But once the guests had drained their post-briefing cups of tea and
digested the glossy budget brochure, questions began to bubble to the
surface about what Armytage's spruik did not cover.

Questions like: what will happen to the two remaining private prison
operators? Even after the new jails are built, the planned closure of
at least two public prisons means about one in three Victorian
prisoners would still be in for-profit jails if the private
operators' contracts are renewed next year.

Questions like: what has the government done to implement
recommendations by coroner Graeme Johnstone after his inquest into
the deaths of five men at the private Port Phillip prison?

And what makes Corrections Minister Andre Haermeyer so confident he
can reverse the explosion in prisoner numbers and the recent increase
in recidivism?

Victoria's prison population has jumped 40per cent since 1995,
largely due to the drug problem.

But the budget briefing projects that after peaking around 3600 next
year, the number behind bars will stabilise around 3500 in three
years' time.

In an interview with The Age, Haermeyer said that ultimately the $80
million over four years he has put into alternative sentencing and
rehabilitation will be of far more benefit than building 1100 new
beds. The extra $15 million a year for community corrections and home
detention would keep hundreds of people from going to prison, where
they were likely to pick up habits that would lead to further jail
time.

The new community corrections money will fund 100 specialists to deal
with the surge in offenders with drug problems.

Haermeyer said the running down of community corrections under the
Coalition led to poor supervision and inadequate programs.
Magistrates lost confidence in the system and were using
incarceration as a last resort.

"Magistrates were telling us, 'we have young drug-addicted people
coming before us, we'd like to put them in detox or rehab but we are
told there will be a five or six week wait for a bed'. They were
worried in that time the offender might be found face down in an
alley dead or reoffend, so they were sending them off to prison."

Haermeyer said initiatives already announced in the government's drug
strategy would support the rehabilitation services he will introduce.
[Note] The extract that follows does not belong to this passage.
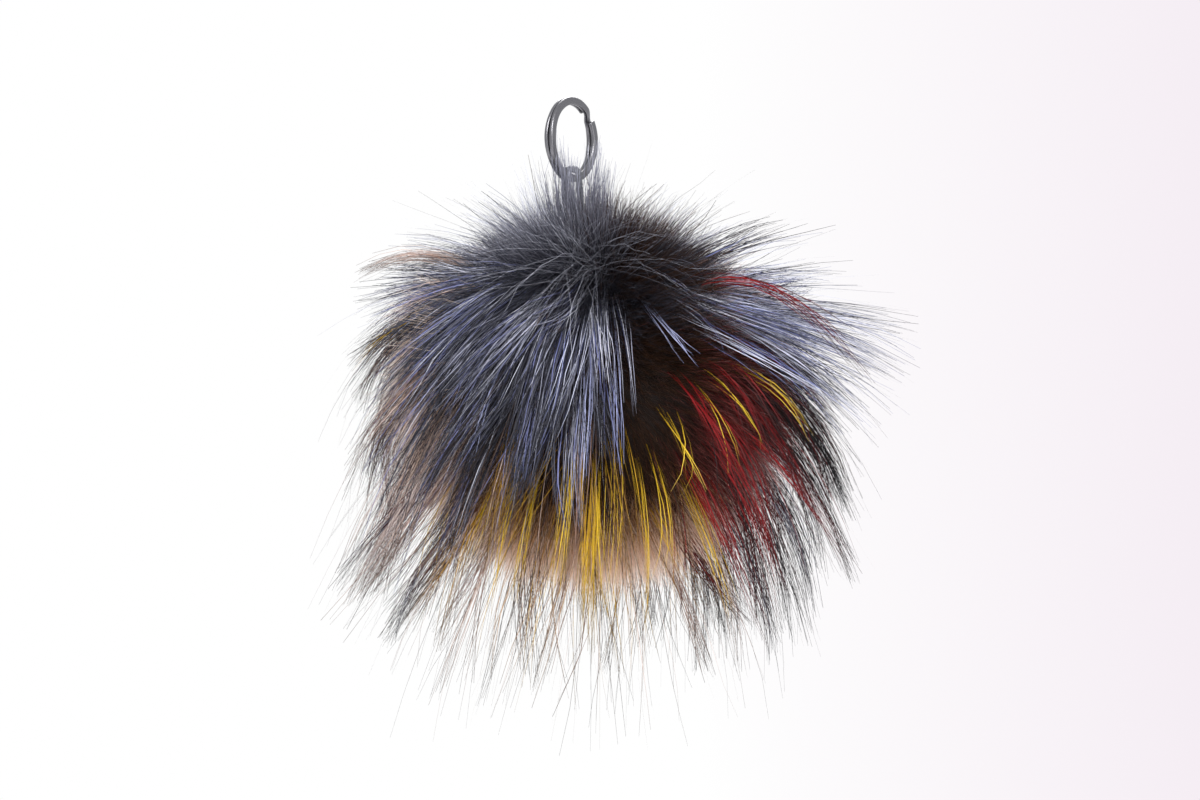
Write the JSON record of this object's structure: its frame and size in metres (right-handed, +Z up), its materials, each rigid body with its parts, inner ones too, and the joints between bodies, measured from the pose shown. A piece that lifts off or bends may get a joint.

Home detention would provide another alternative for the courts.
"Now, there is nothing between community service orders and jail,"
the minister said. "Home detention has real advantages in that people
can keep working, keep with their family and the experience both here
and internationally is that the rate of reoffending is 5per cent. For
people who go to jail it is more like 60per cent." Although he
conceded the two private prison operators were meeting the standards
set by the Kennett government, these had "nothing to do with running
a good prison".

Therefore he would force the private operators to bid against the
state system when their five-year terms expired next year, with much
more emphasis on quality of programs.

However, Haermeyer's office was later forced to concede he could not
call a tender without first giving the incumbent operators the chance
to negotiate a new deal.

Peter Olszak, managing director of Group 4, which runs Port Phillip
prison, said although the minister had declared he wanted "the profit
motive" taken out of the system, he expected him to approach the
contract renewal in good faith. Haermeyer said he was also reviewing
the public availability of the private prison performance reports,
which are now only released a year after they are filed.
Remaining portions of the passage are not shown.